Live Session
Session 5: Cross-domain and Cross-modal Learning
Main Track
Discerning Canonical User Representation for Cross-Domain Recommendation
Siqian Zhao (University at Albany – SUNY) and Sherry Sahebi (University at Albany – SUNY)
Abstract
Cross-domain recommender systems have emerged, to address the cold-start problem and enhance recommendation outcomes by leveraging information transfer across different domains. Existing cross-domain recommender systems have investigated the learning of both domain-specific and domain-shared user preferences to enhance recommendation performance. However, these models typically allow the disparities between shared and distinct user preferences to emerge freely in any space, lacking sufficient constraints to identify differences between two domains and ensure that both domains are considered simultaneously. Canonical Correlation Analysis (CCA) has shown promise for transferring information between domains, by mapping their user representations into the same space.
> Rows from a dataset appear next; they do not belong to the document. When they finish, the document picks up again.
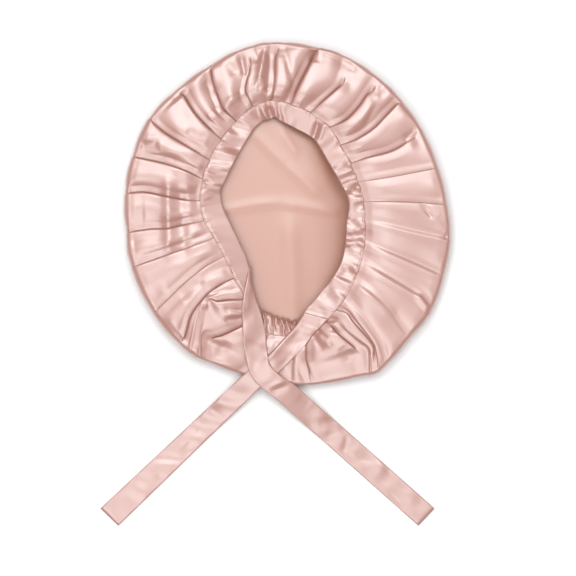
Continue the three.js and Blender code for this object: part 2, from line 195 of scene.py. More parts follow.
# Soft ridges (height above zero) and hollows (below zero) in the crown's front.
# Columns: from x, y to x, y, how far its middle bows out to its right, width, height.
CROWN_STROKES = [
    # top
    (262, 47, 257, 64, 0, 5, -1.3),
    (257, 64, 251, 87, 0, 5, -1.2),
    (264, 50, 259, 76, 0, 5, 1.1),
    (258, 76, 262, 92, -2, 5, 0.9),
    (259, 90, 272, 98, 0, 6, 0.7),
    (268, 48, 266, 80, 0, 7, -0.8),
    (256, 84, 271, 89, 2, 5, -0.8),
    (281, 56, 281, 94, 0, 9, 0.9),
    (284, 52, 293, 86, 0, 5, -0.9),
    (314, 50, 312, 63, 0, 5, -2.0),
    (240, 56, 245, 76, 0, 4, -1.3),
    (223, 109, 243, 94, -2, 5, 1.0),
    (207, 114, 213, 121, 0, 3, 0.7),
    (211, 110, 218, 118, 0, 3, 0.7),
    (215, 107, 222, 114, 0, 3, 0.6),
    (203, 82, 218, 92, 0, 7, -0.9),
    (226, 62, 236, 76, 0, 7, -0.9),
    # upper left
    (186, 131, 207, 139, 0, 7, -0.9),
    (166, 158, 204, 160, 0, 7, -0.8),
    (140, 147, 160, 145, 0, 9, -1.3),
    (139, 140, 162, 138, 0, 4, 0.7),
    (138, 151, 160, 153, 0, 4, 0.7),
    # left
    (128, 214, 146, 214, 0, 15, -1.0),
    (134, 236, 134, 256, 0, 10, -0.9),
    (142, 296, 168, 287, 0, 11, -1.0),
    (181, 299, 205, 281, 0, 9, -1.0),
    (168, 178, 169, 254, 0, 7, 1.7),
    (180, 178, 184, 258, 0, 9, -1.7),
    (195, 173, 196, 216, 0, 8, -1.1),
    # top right
    (316, 58, 354, 66, -3, 9, -1.0),
    (358, 124, 372, 101, 0, 5, 0.6),
    (364, 126, 376, 104, 0, 4, -0.5),
    (377, 84, 376, 101, 0, 5, 0.7),
    (347, 83, 352, 71, 0, 7, 0.5),
    (402, 141, 415, 131, 0, 3.5, -1.2),
    # right
    (420, 205, 431, 218, 0, 2.8, -1.0),
    (427, 204, 438, 218, 0, 6, 0.3),
    (443, 236, 447, 237, 0, 4, -1.2),
    (440, 170, 446, 200, 0, 9, -1.2),
    (416, 293, 429, 310, 0, 5, 1.2),
    # lower right
    (356, 286, 395, 314, 0, 13, 0.8),
    (341, 345, 351, 361, 0, 8, -0.8),
    (304, 349, 308, 363, 0, 7, -0.7),
    (268, 334, 264, 352, 0, 4, -1.1),
    (292, 336, 296, 352, 0, 4, -1.0),
    (312, 333, 322, 350, 0, 4, -1.0),
    (318, 331, 331, 347, 0, 4, 0.9),
    (319, 321, 338, 318, 0, 3, -1.0),
    (320, 323, 338, 324, 0, 3, 0.9),
    (320, 325, 337, 331, 0, 3, -1.0),
    (318, 326, 332, 337, 0, 3, 0.9),
    (316, 328, 326, 340, 0, 3, -0.9),
    # lower left
    (215, 359, 228, 340, 0, 7, -0.9),
    (190, 350, 206, 342, 0, 7, 0.5),
    (200, 305, 208, 304, 0, 5, 1.0),
    (224, 307, 242, 310, 0, 3.5, -0.9),
    (226, 314, 242, 314, 0, 3.5, 0.8),
    (168, 328, 204, 286, 0, 17, 1.3),
    (224, 320, 242, 317, 0, 3.5, -0.8),
    (206, 295, 238, 288, 0, 4, -0.9),
]

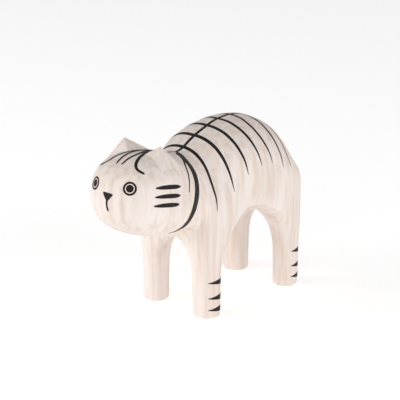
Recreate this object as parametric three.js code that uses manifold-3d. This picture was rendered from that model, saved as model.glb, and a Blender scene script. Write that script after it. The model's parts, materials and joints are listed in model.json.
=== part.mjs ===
// Palm-sized cat figure carved in solid wood: one block for the body and its four legs, a head block
// glued on over a hidden dowel, and two ears and a tail that peg into drilled sockets.
// The figure faces -Y, its left side is +X, and its soles stand on z = 0. Lengths are in millimetres
// and angles in degrees. The origin is in the middle of the footprint, on the floor.
import * as THREE from "three";
import { ConvexGeometry } from "three/addons/geometries/ConvexGeometry.js";
import { mergeVertices } from "three/addons/utils/BufferGeometryUtils.js";
import Module from "manifold-3d";

const { Vector3, Box3 } = THREE;
const { degToRad } = THREE.MathUtils;

// Driving dimensions. Places along the body are measured from the middle of the four legs' square.
const FIT_GAP = 0.3; // glue gap between two pieces that meet
const CELL = 2.6; // size of the carved facets

const LEG = {
  fromMidline: 11.9,
  frontY: -18.2,
  rearY: 22.7,
  footRadius: 4.7,
  topRadius: 5.25,
  topZ: 34, // height at which the leg's taper ends, inside the torso
};
const TORSO = {
  halfWidth: 17.35,
  crestY: 6, // the back is highest here
  frontReach: 30.6, // from the crest forward to the chest
  rearReach: 21.6, // from the crest back to the rump
  flankTop: 44, // the flanks stand upright up to this height
  backTop: 62,
  bellyZ: 33.3,
  planSquareness: 2.3, // 2 is an ellipse, and more is squarer
};
const ARCH_BLEND = 20.5; // size of the soft hollow where a leg grows out of the belly
const BACK_BLEND = 13; // the same where a leg runs up into the flank
const LEG_BLEND = 17; // the same between the left and right legs
const BELLY_BLEND = 8.8;
const NECK_BLEND = 5;
const SIDE_MARGIN = 0.35; // the block's sides stand this far outside the legs

const HEAD = {
  centre: new Vector3(3.2, -36.3, 44.6),
  halfSize: new Vector3(14.3, 20.9, 13.55), // across, along the nose, upright
  squareness: 2.4,
  turn: 8.3, // towards the figure's left
  tilt: -13.4, // nose up
  jointY: 7.6, // the neck joint, this far behind the head's centre
};
const DOWEL = { radius: 3, length: 18, chamfer: 0.6 };
const EAR_TIPS = { left: 15.8, right: 16.5 }; // heights over the head's centre
const PEG = { radius: 2, depth: 5.5, lean: 20 };
const TAIL = { rootZ: 40.5, tipZ: 26.5, rootRadius: 2.5, tipRadius: 1.6, pegRadius: 1.8, pegDepth: 6 };
const ROUND_SIDES = 20;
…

But, CCA only models domain similarities, and fails to capture the potential differences between user preferences in different domains. In this paper, we propose Discerning Canonical User Representation Learning for Cross-Domain Recommendation (DICUCDR), a generative adversarial networks (GAN) based method that learns both domain-shared and domain-specific user representations. DICUCDR introduces Discerning Canonical Correlation User Representation Learning (DCCRL), a novel design of non-linear Canonical Correlation mappings that creates a shared transformation for simultaneously mapping similarities between different domains and separating domain differences from domains. We compare DICUCDR against several state-of-the-art approaches using two real-world datasets. Our extensive experiments demonstrate the superiority of separately learning shared and specific user representations via DCCRL.